Sipihr, the Qajar Court chronicler mustering the full force of his sobriety, reports that Qurratul Ayn Tahera not only believed in the unveiling of women, but endorsed the marriage of one wife to nine husbands. For her public addresses, he says: "She would decorate her assembly room like a bridal chamber and her body like a peacock of Paradise. Then she summoned the followers of the Bab and appeared unveiled in front of them. First she ascended a throne and like a pious preacher reminded them of Heaven and Hell and quoted amply from the Qur'an and the Traditions.

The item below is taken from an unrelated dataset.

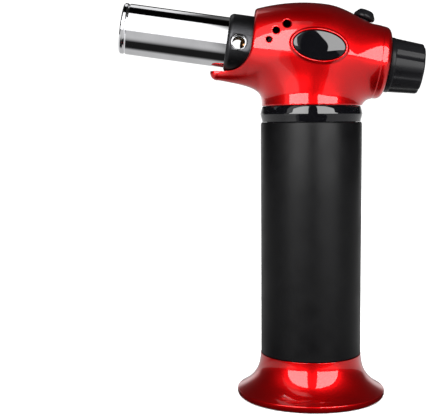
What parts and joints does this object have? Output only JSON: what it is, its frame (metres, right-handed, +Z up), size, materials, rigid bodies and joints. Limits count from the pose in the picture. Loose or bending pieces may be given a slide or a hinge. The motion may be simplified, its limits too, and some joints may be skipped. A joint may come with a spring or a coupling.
{
  "type": "table-top butane torch",
  "caption": "Hand-held butane torch with a flared foot, a round grip that holds the gas tank, a rear gas knob, a piezo button and a chrome flame tube.",
  "frame": {"origin": "the middle of the foot's underside, on the grip's axis", "axes": "+Z up the grip, -X towards the nozzle's mouth, +X towards the gas knob, -Y towards the badge side"},
  "size_m": [0.1325, 0.065, 0.173],
  "materials": {
    "red_lacquer": "metallic red lacquer under a glossy clear coat",
    "black_plastic": "fine moulded texture",
    "gloss_black": "polished",
    "knob_plastic": "semi-gloss",
    "seal_rubber": "matte",
    "hose_rubber": "matte",
    "grip_rubber": "soft-touch matte",
    "collar_black": "black heat-proof coat",
    "chrome": "polished",
    "brass": "turned",
    "jet_brass": "heat-tinted",
    "burner_steel": "heat-tinted",
    "steel": "bright",
    "tank_nylon": "natural nylon",
    "ceramic": "unglazed",
    "wire_insulation": "smooth"
  },
  "bodies": {
    "torch": {"base": "red_lacquer", "head_shell_near": "red_lacquer", "head_shell_far": "red_lacquer", "base_plate": "black_plastic", "tank_cap": "black_plastic", "neck_ring": "gloss_black", "badge": "gloss_black", "piezo_igniter": "black_plastic", "foot_ring": "seal_rubber", "fill_valve_washer": "seal_rubber", "tank_seal": "seal_rubber", "needle_seal": "seal_rubber", "gas_hose": "hose_rubber", "grip_sleeve": "grip_rubber", "nozzle_collar": "collar_black", "flame_tube": "chrome", "fill_valve_body": "brass", "jet_holder": "brass", "gas_jet": "jet_brass", "jet_pipe": "brass", "mixer_tube": "brass", "valve_body": "brass", "gland_nut": "brass", "flame_holder": "burner_steel", "electrode": "steel", "base_screws": "steel", "plate_screws": "steel", "head_screws": "steel", "fill_valve_spring": "steel", "piezo_spring": "steel", "gas_tank": "tank_nylon", "wick_tube": "tank_nylon", "electrode_insulator": "ceramic", "ignition_wire": "wire_insulation"},
    "knob": {"gas_knob": "knob_plastic"},
    "needle": {"valve_needle": "steel"},
    "button": {"ignition_button": "knob_plastic"},
    "striker": {"piezo_plunger": "steel"},
    "fill_stem": {"fill_valve_stem": "brass", "fill_valve_seal": "seal_rubber"}
  },
  "joints": [
    {"name": "gas_knob_turn", "type": "hinge", "parent": "torch", "child": "knob", "pos_m": [0.03257, 0, 0.14596], "axis": [0.99, 0, -0.1409], "range_deg": [0, 300]},
    {"name": "needle_feed", "type": "slide", "parent": "knob", "child": "needle", "axis": [0.99, 0, -0.1409], "range_m": [0, 0.00042]},
    {"name": "ignition_press", "type": "slide", "parent": "torch", "child": "button", "axis": [-0.3746, 0, -0.9272], "range_m": [0, 0.003], "stiffness_N_per_m": 3000, "springref_m": -0.001},
    {"name": "piezo_strike", "type": "slide", "parent": "torch", "child": "striker", "axis": [-0.3746, 0, -0.9272], "range_m": [0, 0.003], "stiffness_N_per_m": 500, "springref_m": -0.001, "deforming": ["piezo_spring"]},
    {"name": "fill_valve_press", "type": "slide", "parent": "torch", "child": "fill_stem", "axis": [0, 0, 1], "range_m": [0, 0.0015], "stiffness_N_per_m": 2000, "springref_m": -0.001, "deforming": ["fill_valve_spring"]}
  ],
  "couplings": [
    {"joint": "needle_feed", "follows": "gas_knob_turn", "m_per_rad": 0.0000796},
    {"joint": "piezo_strike", "follows": "ignition_press", "ratio": 1}
  ]
}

She would tell them: "Whoever touches me, the intensity of Hell's fire would not affect him." The audience would then rise and come to her throne and kiss those lips of hers which put to shame the ruby of Ramman, and rub their faces against her breasts, which chagrined the pomegranates of the garden."
(Ref: Resurrection and Renewal, Abbas Amanat, page 321)

This is Qurratul Ayn - one of the Letters of the Living whom the Bahais look up to in awe. Much as the Bahais may try to raise her position, history informs us of the depths of her personality. Do the Bahais admire her views that every women should have no less than nine husbands; or that she encouraged men to touch her body and kiss her? If they do, then I would like to know how many present day Bahais would take her advice.

For my Muslim friends, I would like to remind them that this Bahai lady actually claimed to be a manifestation of the only daughter of the Holy Prophet (pbuh). She was amongst the first to give credence to the idea of manifestations and this is proved by the fact that after her, the Babis opened the flood gates of claiming to be manifestations of some Islamic personality or the other. She is also credited with being the first lady to unveil herself in Iran and the first to announce the end of Islam. This is the reality of the Babi and the Bahai Faith.